## [Exercise prompt]
List all lines of the data containing the word "into".

## [Provided material]
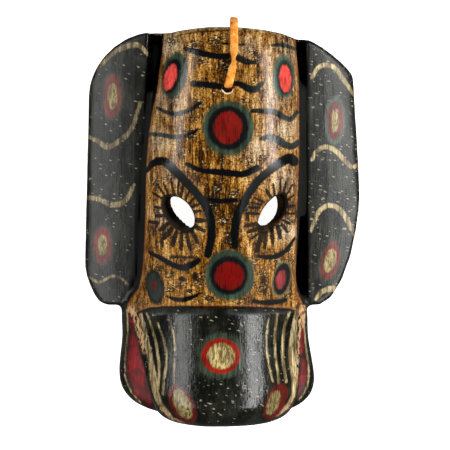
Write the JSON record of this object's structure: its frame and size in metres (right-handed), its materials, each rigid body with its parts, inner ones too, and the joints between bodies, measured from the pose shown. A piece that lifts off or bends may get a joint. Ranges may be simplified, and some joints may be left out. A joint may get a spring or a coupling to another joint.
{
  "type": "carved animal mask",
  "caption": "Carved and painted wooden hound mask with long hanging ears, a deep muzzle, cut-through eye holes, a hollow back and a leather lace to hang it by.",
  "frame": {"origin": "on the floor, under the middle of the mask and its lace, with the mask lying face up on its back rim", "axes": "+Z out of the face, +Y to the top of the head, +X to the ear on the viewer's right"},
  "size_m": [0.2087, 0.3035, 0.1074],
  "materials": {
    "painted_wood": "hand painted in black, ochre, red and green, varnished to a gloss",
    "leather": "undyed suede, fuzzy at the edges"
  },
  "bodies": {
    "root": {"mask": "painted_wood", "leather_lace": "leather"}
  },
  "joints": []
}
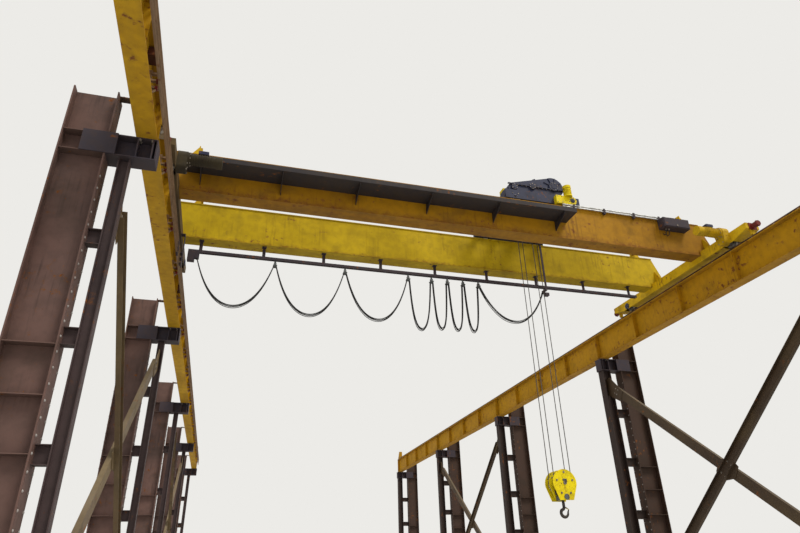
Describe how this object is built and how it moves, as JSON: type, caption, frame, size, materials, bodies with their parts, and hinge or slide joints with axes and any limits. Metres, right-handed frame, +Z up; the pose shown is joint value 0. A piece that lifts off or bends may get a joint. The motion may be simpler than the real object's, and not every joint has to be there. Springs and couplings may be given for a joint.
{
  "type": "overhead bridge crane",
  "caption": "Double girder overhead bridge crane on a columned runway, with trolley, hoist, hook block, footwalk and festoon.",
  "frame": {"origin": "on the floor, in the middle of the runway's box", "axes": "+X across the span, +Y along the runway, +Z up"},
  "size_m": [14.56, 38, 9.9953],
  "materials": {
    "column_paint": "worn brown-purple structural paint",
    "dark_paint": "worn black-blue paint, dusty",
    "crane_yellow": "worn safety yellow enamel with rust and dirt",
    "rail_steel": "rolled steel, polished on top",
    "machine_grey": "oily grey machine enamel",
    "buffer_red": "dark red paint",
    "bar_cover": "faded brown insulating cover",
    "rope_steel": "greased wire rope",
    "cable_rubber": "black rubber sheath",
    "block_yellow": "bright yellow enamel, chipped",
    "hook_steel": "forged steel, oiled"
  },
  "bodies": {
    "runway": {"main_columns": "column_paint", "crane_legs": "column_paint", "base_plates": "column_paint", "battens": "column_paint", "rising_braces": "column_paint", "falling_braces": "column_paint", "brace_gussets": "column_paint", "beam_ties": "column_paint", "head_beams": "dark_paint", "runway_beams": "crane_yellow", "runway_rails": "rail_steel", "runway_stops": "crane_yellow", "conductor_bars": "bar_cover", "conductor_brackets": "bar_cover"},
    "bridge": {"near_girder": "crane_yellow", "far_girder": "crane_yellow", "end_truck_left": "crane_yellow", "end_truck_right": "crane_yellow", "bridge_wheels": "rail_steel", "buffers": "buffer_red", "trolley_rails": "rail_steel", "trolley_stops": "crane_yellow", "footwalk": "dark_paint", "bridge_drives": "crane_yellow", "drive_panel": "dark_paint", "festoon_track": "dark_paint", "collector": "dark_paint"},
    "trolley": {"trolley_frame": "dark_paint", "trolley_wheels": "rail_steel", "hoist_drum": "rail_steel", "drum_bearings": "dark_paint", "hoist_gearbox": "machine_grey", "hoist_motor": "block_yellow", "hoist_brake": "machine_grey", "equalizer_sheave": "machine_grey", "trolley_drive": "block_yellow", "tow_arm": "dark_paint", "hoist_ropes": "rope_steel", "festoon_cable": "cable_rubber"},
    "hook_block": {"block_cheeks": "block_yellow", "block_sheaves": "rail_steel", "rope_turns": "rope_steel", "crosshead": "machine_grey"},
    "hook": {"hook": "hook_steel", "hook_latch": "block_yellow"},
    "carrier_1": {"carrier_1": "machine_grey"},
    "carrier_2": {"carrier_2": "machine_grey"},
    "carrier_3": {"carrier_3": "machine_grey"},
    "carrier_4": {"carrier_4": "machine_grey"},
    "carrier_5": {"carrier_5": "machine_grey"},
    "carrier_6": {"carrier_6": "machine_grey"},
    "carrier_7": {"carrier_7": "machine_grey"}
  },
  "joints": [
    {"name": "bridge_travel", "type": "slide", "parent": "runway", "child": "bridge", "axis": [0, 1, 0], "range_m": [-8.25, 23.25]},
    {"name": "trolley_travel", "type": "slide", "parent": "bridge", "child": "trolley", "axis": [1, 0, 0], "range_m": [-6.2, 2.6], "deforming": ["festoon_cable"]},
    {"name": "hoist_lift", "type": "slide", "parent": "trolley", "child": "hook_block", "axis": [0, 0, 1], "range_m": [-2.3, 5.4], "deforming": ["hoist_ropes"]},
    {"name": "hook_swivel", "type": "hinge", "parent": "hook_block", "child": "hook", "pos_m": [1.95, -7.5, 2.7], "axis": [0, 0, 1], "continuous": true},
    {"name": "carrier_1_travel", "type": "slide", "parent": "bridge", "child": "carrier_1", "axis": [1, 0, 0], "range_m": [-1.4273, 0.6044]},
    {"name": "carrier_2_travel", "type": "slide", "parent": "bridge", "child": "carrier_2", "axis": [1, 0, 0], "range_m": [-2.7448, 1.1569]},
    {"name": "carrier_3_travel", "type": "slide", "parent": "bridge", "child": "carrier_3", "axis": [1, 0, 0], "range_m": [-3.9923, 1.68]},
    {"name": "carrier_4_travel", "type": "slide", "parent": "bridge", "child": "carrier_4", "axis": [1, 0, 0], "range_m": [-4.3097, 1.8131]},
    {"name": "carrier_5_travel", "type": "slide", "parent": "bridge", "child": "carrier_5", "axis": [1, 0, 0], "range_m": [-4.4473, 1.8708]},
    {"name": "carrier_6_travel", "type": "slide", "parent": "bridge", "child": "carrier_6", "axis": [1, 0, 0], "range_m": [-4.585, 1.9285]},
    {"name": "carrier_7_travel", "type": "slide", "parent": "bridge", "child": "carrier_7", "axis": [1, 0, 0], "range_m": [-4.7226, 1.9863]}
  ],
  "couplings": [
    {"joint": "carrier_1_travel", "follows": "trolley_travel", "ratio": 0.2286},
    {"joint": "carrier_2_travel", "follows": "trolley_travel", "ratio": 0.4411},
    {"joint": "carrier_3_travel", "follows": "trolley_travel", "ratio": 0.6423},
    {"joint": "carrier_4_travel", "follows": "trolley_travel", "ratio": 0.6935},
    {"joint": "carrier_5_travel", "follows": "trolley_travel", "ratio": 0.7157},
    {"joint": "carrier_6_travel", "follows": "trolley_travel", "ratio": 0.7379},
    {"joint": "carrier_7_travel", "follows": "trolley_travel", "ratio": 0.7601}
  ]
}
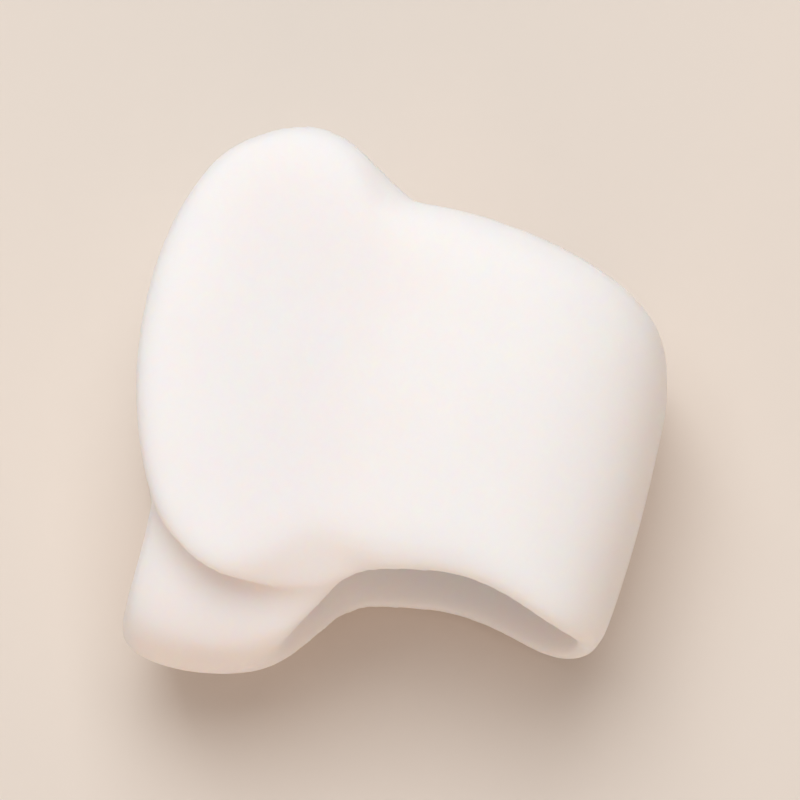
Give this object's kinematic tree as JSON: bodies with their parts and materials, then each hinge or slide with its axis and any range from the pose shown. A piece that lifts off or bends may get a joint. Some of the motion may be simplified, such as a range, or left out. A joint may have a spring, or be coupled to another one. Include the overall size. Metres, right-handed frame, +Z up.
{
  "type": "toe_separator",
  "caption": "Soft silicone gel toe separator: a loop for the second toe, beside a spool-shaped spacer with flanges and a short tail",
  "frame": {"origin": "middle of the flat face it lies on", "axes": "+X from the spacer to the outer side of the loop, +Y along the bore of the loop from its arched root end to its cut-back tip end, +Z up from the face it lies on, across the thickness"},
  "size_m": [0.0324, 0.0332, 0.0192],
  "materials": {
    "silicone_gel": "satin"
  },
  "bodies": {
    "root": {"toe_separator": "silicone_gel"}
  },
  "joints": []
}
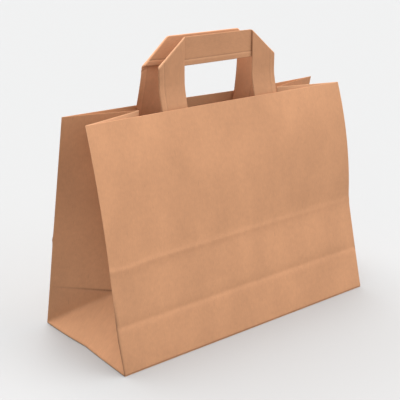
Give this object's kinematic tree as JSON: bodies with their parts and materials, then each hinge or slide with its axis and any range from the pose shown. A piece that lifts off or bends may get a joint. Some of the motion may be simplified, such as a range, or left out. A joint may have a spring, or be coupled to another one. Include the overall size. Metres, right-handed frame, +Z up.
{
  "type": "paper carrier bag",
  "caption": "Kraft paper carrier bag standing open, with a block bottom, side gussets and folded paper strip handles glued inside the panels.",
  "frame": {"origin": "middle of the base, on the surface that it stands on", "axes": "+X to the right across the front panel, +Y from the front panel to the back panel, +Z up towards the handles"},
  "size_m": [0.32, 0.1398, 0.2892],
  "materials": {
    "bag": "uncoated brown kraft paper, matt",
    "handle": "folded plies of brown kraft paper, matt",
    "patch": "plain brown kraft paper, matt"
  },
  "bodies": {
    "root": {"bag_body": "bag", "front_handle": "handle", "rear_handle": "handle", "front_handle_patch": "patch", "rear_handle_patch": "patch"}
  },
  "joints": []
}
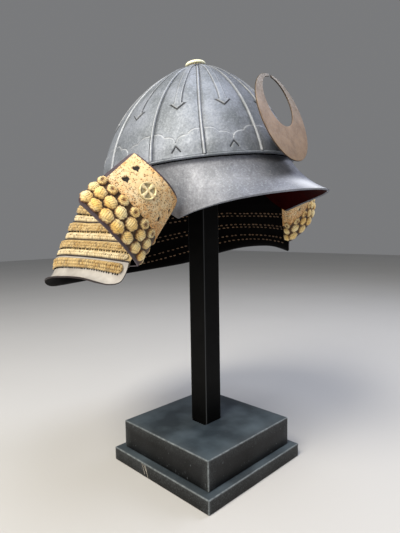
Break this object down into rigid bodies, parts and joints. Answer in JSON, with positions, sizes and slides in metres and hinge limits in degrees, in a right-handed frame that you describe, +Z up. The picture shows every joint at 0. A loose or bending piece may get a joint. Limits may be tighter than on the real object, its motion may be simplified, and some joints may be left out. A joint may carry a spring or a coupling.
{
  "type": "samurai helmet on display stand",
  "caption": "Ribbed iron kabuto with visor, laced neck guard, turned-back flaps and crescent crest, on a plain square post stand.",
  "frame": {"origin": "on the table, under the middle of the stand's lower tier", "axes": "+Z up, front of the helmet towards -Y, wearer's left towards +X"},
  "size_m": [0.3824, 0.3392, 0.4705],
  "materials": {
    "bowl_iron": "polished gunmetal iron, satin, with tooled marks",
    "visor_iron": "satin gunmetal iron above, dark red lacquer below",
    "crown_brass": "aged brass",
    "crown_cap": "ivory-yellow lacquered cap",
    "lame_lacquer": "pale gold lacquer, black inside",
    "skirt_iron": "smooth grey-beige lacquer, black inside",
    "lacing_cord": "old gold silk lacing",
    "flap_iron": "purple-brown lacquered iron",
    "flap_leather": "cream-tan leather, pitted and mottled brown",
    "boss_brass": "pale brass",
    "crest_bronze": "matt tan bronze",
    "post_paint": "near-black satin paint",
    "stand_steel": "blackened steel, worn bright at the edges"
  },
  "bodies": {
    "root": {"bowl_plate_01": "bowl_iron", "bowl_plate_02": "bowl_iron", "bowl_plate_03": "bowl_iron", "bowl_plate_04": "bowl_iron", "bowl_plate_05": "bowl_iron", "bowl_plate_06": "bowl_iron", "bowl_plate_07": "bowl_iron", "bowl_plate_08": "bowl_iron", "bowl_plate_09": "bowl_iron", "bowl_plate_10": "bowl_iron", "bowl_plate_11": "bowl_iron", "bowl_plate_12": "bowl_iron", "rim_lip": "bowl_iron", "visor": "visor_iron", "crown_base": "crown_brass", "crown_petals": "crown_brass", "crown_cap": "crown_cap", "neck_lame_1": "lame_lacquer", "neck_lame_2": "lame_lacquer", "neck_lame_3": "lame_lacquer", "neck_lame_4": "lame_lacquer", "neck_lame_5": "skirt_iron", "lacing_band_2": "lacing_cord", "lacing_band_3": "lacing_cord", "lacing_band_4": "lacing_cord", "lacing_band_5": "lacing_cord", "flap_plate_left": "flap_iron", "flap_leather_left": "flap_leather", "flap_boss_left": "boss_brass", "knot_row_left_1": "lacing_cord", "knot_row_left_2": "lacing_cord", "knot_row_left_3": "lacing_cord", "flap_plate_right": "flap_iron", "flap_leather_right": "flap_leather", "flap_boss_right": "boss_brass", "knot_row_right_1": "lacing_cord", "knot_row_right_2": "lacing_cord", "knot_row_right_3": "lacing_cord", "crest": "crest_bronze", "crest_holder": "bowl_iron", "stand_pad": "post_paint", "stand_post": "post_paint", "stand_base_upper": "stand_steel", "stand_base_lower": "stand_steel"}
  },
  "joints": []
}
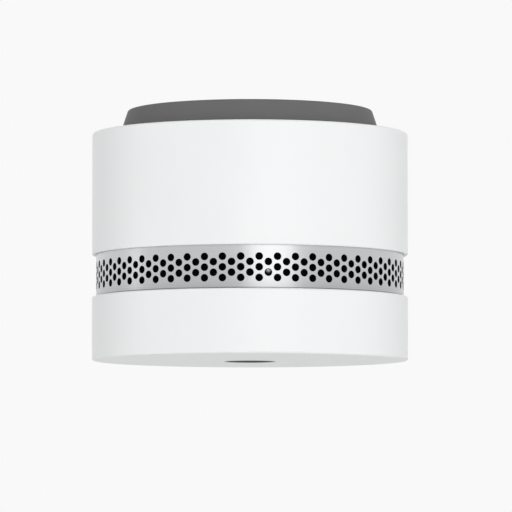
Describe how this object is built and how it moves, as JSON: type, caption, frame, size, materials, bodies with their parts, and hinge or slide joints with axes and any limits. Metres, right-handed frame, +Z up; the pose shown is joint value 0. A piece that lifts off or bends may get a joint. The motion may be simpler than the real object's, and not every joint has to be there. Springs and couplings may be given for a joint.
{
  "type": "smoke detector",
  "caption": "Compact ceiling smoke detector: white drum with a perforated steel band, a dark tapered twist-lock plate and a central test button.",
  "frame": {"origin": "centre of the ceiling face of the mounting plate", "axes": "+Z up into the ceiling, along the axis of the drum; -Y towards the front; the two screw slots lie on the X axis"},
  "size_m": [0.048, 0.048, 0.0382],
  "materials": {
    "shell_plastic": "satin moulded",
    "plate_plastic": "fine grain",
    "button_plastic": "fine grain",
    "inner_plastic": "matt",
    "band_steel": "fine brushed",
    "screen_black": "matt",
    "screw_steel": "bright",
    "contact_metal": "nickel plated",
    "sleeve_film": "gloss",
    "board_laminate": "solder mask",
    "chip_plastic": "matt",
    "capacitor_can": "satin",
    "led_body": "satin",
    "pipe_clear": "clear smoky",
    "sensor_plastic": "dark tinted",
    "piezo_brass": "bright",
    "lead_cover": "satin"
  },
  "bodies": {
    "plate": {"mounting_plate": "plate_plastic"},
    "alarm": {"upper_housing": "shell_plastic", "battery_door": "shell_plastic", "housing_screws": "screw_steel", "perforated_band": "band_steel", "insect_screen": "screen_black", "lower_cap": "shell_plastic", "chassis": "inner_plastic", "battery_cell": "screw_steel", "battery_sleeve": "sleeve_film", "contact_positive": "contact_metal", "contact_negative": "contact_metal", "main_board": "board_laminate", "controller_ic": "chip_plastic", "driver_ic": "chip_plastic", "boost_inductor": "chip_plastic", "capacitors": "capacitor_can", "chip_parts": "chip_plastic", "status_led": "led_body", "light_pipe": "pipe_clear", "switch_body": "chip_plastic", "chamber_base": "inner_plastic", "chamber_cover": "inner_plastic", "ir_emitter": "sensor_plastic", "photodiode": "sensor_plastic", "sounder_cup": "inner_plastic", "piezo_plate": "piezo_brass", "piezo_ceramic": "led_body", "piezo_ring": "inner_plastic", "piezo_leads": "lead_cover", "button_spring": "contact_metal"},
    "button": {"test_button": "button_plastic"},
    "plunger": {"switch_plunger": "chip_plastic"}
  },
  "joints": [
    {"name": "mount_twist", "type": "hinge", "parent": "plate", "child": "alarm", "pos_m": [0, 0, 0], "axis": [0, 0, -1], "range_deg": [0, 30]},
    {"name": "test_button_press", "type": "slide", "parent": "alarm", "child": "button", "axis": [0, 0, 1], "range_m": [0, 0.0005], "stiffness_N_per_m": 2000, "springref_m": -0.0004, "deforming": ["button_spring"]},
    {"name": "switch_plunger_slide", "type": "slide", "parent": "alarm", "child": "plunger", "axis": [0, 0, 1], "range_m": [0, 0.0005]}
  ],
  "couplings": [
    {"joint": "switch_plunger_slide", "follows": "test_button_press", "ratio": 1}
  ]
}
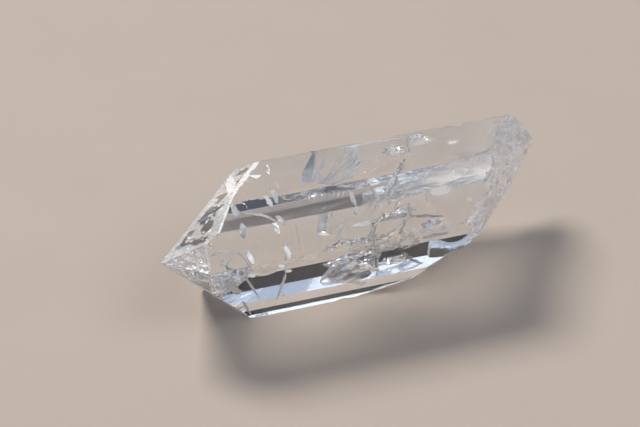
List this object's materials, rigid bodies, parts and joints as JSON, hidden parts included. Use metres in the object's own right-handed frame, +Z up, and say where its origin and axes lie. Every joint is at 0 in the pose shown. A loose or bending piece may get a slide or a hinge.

## [Exercise result]
Break this object down into rigid bodies, parts and joints. Answer in JSON, with positions, sizes and slides in metres and hinge limits in degrees, in a right-handed frame that you describe, +Z up. The picture shows every joint at 0. A loose or bending piece may get a joint. Limits may be tighter than on the real object, its motion may be simplified, and some joints may be left out. A joint may carry a spring or a coupling.
  "frame": {"origin": "centre of the ceiling face of the mounting plate", "axes": "+Z up into the ceiling, along the axis of the drum; -Y towards the front; the two screw slots lie on the X axis"},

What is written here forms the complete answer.